Three structural roles

  • Confounder: Common cause of X and Y → must control
  • Mediator: On the causal path from X to Y → must not control (if you want the total effect)
  • Collider: Caused by both X and Y → must not control (conditioning opens a spurious path)

Application: the gender wage gap

We want to know: does gender affect wages?

Let’s draw the causal structure before running a single regression.

What factors are in play?

  • Direct effect: gender → wage (e.g. discrimination in pay setting)
  • Occupational sorting: gender → occupation → wage
  • Unobserved background: family background, networks → both occupation and wage

The gender wage gap DAG

Key question: What happens when we add occupation as a control variable?

The bad control

Controlling for occupation blocks the path: gender → occupation → wage

  • The coefficient on gender shrinks — but not because we found a better estimate
  • We are now estimating a different, narrower question: the direct pay gap within occupations
  • Whether that is interesting depends on the research question

Important

Bad control: A mediator or collider incorrectly added as a control variable.
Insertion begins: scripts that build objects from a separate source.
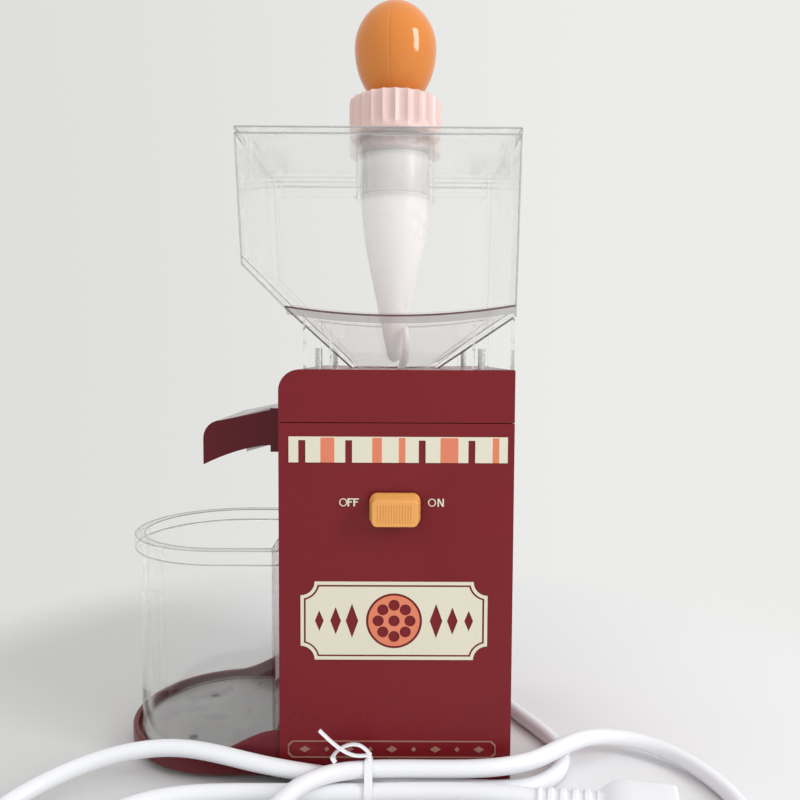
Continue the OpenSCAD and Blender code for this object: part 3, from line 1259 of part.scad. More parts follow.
rubber_feet();
base_plate();
base_screws();
housing();
rear_cover();
rear_screws();
jar_tray();
tray_screws();
tray_pad();
jar();
stripe_band();
stripe_bars();
front_plaque();
plaque_rosette();
bottom_strip();
switch_legend();
switch_knob();
switch_body();
top_cover();
hopper();
hopper_screws();
hopper_lid();
pusher_tube();
pusher_ring();
pusher_knob();
chute_hood();
deck_plate();
deck_screws();
mill_cup();
fixed_burr();
rotor_burr();
sweeper_disc();
agitator_arm();
shaft_seal();
output_shaft();
output_bearings();
output_gear();
compound_gear();
compound_axle();
motor_pinion();
gearbox_plate();
gearbox_posts();
motor_can();
motor_end_cap();
motor_magnets();
armature_core();
armature_coils();
commutator();
carbon_brushes();
motor_shaft();
motor_screws();
cooling_fan();
rectifier_board();
micro_switch();
interlock_pin();
cord_gland();
power_cord();
plug_body();
plug_pins();
cord_tie();
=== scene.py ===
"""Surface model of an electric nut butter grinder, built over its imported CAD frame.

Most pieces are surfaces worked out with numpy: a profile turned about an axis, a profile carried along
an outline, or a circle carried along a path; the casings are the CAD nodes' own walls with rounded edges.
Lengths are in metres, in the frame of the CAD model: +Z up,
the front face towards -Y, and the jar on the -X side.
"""
import json
import math

import bmesh
import bpy
import numpy as np
from bpy.props import FloatProperty, FloatVectorProperty, IntProperty, PointerProperty
from mathutils import Matrix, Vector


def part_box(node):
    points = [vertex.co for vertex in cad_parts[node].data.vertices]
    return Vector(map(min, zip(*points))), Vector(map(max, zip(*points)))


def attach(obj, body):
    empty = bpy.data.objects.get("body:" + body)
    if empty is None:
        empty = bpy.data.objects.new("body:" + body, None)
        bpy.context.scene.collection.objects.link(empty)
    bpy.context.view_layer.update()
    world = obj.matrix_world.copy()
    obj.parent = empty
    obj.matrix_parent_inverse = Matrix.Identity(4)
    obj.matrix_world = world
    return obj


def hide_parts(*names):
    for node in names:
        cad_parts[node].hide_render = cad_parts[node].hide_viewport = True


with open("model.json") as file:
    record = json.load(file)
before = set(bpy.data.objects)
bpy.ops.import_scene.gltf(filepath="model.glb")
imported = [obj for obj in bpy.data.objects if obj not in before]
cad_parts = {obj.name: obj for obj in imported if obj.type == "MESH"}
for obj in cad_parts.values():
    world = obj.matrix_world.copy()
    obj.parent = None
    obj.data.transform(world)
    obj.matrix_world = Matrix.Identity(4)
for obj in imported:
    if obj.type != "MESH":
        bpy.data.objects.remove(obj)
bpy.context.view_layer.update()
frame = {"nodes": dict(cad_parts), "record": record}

bl_info = {
    "name": "Nut butter grinder",
    "version": (1, 0, 0),
    "blender": (4, 5, 0),
    "location": "3D View > Sidebar > Grinder",
    "description": "Builds the outer surfaces, finishes, mains cord and stage of a nut butter grinder",
    "category": "Object",
}

MM = 0.001
FRONT_LOW, FRONT_HIGH = (np.array(c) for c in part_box("housing"))
MIDDLE_X = (FRONT_LOW[0] + FRONT_HIGH[0]) / 2
FRONT_Y = FRONT_LOW[1]


def spot(x, y, z):
    """A point given in mm from the middle of the housing's front face and the standing surface."""
    return np.array([MIDDLE_X + x * MM, FRONT_Y + y * MM, z * MM])


def node_box(node):
    """Lowest and highest corner of a CAD node as arrays."""
    low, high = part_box(node)
    return np.array(low), np.array(high)


# ---- surfaces

def grid_mesh(name, points, close_u=True, close_v=False, capped=False):
    """A mesh over a grid of points (rows u, columns v, 3).

    Face (i, j) joins point (i, j) with its next ones along u and v; an index wraps where the grid is
    closed. capped closes both ends of v with one flat many-sided face each.
    """
    points = np.asarray(points, float)
    rows, columns = points.shape[:2]
    u = np.arange(rows if close_u else rows - 1)
    v = np.arange(columns if close_v else columns - 1)
    i, j = np.meshgrid(u, v, indexing="ij")
    k, m = (i + 1) % rows, (j + 1) % columns
    faces = np.stack([i * columns + j, k * columns + j, k * columns + m, i * columns + m], -1)
    faces = faces.reshape(-1, 4).tolist()
    if capped:
        ring = np.arange(rows) * columns
        faces += [ring[::-1].tolist(), (ring + columns - 1).tolist()]
    mesh = bpy.data.meshes.new(name)
    mesh.from_pydata(points.reshape(-1, 3).tolist(), [], faces)
    return mesh


def join_meshes(name, meshes):
    """One mesh that holds the faces of several."""
    whole = bmesh.new()
    for mesh in meshes:
        whole.from_mesh(mesh)
        bpy.data.meshes.remove(mesh)
    mesh = bpy.data.meshes.new(name)
    whole.to_mesh(mesh)
    whole.free()
    return mesh


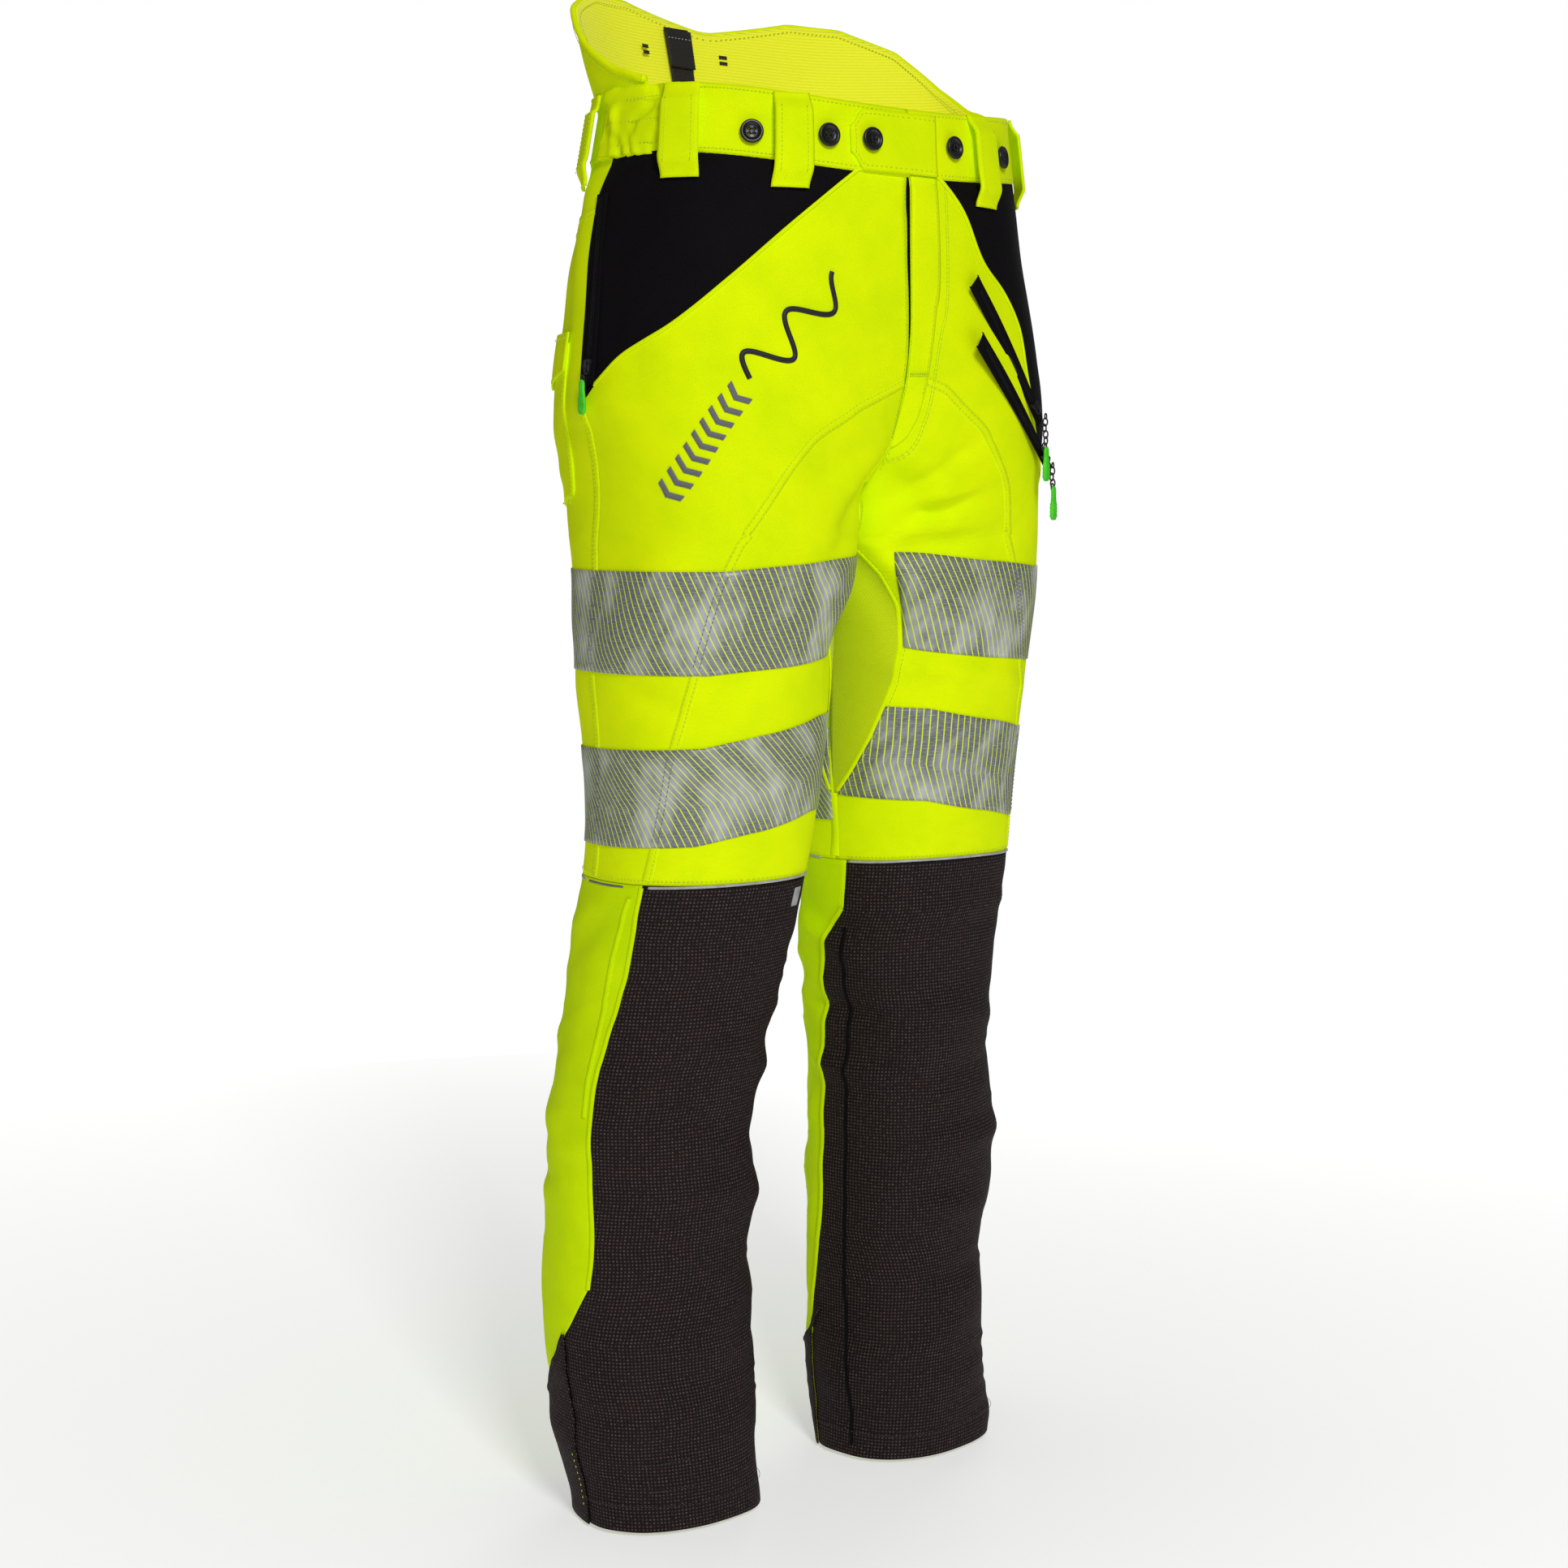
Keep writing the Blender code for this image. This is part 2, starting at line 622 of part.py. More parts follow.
def make_fly():
    """The fly zip lies straight behind the two front edges, with a shield of cloth inside it."""
    top, bottom = -0.060, -0.200
    a, b = surface(0.0, top), surface(0.0, bottom)
    run = (b - a).normalized()
    out = Vector((0, -1, 0))
    out = (out - run * out.dot(run)).normalized()
    spin = Matrix((run, out.cross(run), out)).transposed().to_4x4()
    width, deep, tall = SLIDER_SIZE
    face = -CLOTH - 0.0006
    middle = Matrix.Translation((a + b) / 2.0) @ spin
    tape_face = face - deep - LAYER_GAP
    box("fly_zip", ((b - a).length, 0.026, TAPE_THICK),
        middle @ Matrix.Translation((0, 0, tape_face - TAPE_THICK / 2.0)), "zip_coil", bevel=0.0003)
    slider = Matrix.Translation(a) @ spin @ Matrix.Translation((tall / 2.0 + 0.002, 0, face - deep / 2.0))
    box("fly_slider", (tall, width, deep), slider, "zip_metal")
    behind = tape_face - TAPE_THICK - LAYER_GAP - CLOTH / 2.0
    box("fly_shield", ((b - a).length, 0.040, CLOTH),
        middle @ Matrix.Translation((0, 0, behind)), "hi_vis_yellow", bevel=0.0003)


clear_scene()
PARTS = collection(NAME)
CUTTERS = collection(NAME + "_cutters")
make_waist()
make_hips()
make_legs()
make_belt_loops()
make_buttons()
make_fly()
make_zips()
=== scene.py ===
"""Looks of the hi-vis chainsaw trousers: cloth, tapes, seams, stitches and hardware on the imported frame.

Metres, +Z up. Places on the garment are (w, z) as in the CAD: w runs once round the body, 0 at the centre
front, 0.5 at the wearer's right side, 1 at the centre back. Below the crotch it runs once round the right
leg from the inseam. Pieces of the left side are made in the same places and reflected.
"""
import json
import math
import bpy
import bmesh
import numpy as np
from mathutils import Matrix, Vector


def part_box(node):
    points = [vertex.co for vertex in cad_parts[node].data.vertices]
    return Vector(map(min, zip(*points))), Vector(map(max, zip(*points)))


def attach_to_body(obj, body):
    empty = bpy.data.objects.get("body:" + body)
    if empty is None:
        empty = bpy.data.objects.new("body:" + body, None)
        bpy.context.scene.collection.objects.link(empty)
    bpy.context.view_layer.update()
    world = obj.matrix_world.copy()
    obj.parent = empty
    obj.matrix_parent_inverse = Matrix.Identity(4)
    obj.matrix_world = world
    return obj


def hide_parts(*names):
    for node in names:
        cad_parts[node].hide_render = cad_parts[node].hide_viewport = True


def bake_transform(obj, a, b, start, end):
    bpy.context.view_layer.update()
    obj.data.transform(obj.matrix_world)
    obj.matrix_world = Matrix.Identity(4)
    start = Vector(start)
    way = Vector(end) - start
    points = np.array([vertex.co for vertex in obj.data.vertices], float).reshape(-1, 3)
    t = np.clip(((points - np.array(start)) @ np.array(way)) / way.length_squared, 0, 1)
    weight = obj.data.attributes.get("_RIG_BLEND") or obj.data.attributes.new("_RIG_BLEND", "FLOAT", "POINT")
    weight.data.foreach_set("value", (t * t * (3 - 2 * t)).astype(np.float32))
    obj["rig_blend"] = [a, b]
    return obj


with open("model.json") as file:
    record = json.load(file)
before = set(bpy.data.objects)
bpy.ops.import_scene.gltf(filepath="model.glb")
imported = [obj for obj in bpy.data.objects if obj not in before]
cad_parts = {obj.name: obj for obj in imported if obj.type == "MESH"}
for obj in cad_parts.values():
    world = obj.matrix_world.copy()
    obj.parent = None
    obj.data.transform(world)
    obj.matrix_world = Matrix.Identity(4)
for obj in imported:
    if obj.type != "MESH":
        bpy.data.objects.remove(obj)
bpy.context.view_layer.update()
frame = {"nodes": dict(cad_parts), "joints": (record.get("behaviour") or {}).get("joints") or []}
SCENE = bpy.context.scene
SCENE.view_settings.view_transform = "Standard"

# ---------------------------------------------------------------- levels and form, as in the CAD
HEM_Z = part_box("right_shin_front")[0].z
SPLIT_Z = -0.336
KNEE_SEAM_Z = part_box("right_shin_front")[1].z
THIGH_HEM_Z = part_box("right_thigh_front")[0].z
SIDE_SEAM = 0.508
WAIST_RISE = 0.012
BAND_DEPTH = 0.052
ROUNDNESS = 2.3
BACK_FLARE = 0.28
# z, then middle of the leg to the side, middle forward, half width, depth before and behind it, toe-out degrees
FORM = np.array((
    (0.000, 0.000, 0.000, 0.178, 0.118, 0.120, 0.0),
    (-0.060, 0.000, 0.002, 0.188, 0.124, 0.128, 0.0),
    (-0.140, 0.024, 0.004, 0.180, 0.127, 0.137, 0.0),
    (-0.220, 0.064, 0.004, 0.148, 0.127, 0.137, 0.0),
    (-0.290, 0.094, 0.002, 0.109, 0.118, 0.122, 0.0),
    (-0.335, 0.103, 0.001, 0.101, 0.110, 0.112, 2.0),
    (-0.400, 0.106, 0.000, 0.097, 0.102, 0.104, 5.0),
    (-0.560, 0.110, 0.004, 0.087, 0.082, 0.084, 8.0),
    (-0.680, 0.122, 0.024, 0.083, 0.076, 0.078, 10.0),
    (-0.820, 0.136, 0.042, 0.083, 0.074, 0.076, 12.0),
    (-0.960, 0.137, 0.042, 0.081, 0.072, 0.074, 12.0),
    (-1.115, 0.130, 0.030, 0.077, 0.070, 0.070, 12.0),
))
HIGH_BACK_EDGE = ((0.46, 0.019), (0.52, 0.030), (0.60, 0.052), (0.70, 0.086), (0.80, 0.104),
                  (0.88, 0.106), (1.00, 0.090))
STRAP_W = 0.958
ROUND = 0.50                    # metres round the garment for one step of w, near enough for folds
UP = Vector((0.0, 0.0, 1.0))
SIDE = {False: "right", True: "left"}
MIRROR = {False: np.ones(3), True: np.array((-1.0, 1.0, 1.0))}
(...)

The result is not more precise — it answers a different question.

Live demo: three models, three questions

Using CPS earnings data (149,316 US workers, 2014):

Model Specification Question answered
1 wage ~ gender Raw gap
2 wage ~ gender + age + education Gap controlling for demographics
3 wage ~ gender + age + education + occupation Gap within occupations

The coefficient on gender shrinks from Model 1 → 3.

This does not mean Model 3 is more correct. It means each model answers a different question.

What makes a coefficient causal?

Not the regression itself — the identification argument.

An identification argument claims: “The variation in X I am exploiting is as good as random with respect to Y.”

Two strategies you will learn:

  • Session 6 — Panel fixed effects: Control for all stable unobserved differences across units
  • Session 7 — Randomised experiments: Randomisation makes treatment assignment independent of everything else

Note

These strategies are not more credible because the math is different. They are more credible because they provide an identification argument.

In-class exercise

Task 1 — Reproduce and interpret: Run the three-model progression on cps-earnings. For each model, write 3–5 sentences: “What causal claim, if any, can this model support — and why?”

Task 2 — Draw the DAG: A firm wants to know whether advertising causes sales. Both are also driven by product quality, and advertising success may itself affect product investment.

  • Draw the DAG
  • Identify any confounders, mediators, or colliders
  • What would you need to control for — and what should you avoid controlling for?

Where we go next

Today: You know what an identification argument is, and why regression alone cannot provide one.

Session 6: Panel fixed effects — exploiting within-unit variation over time to control for all stable unobserved differences.

Session 7: A randomised experiment — where randomisation itself is the identification argument.

Now you know why those sessions matter.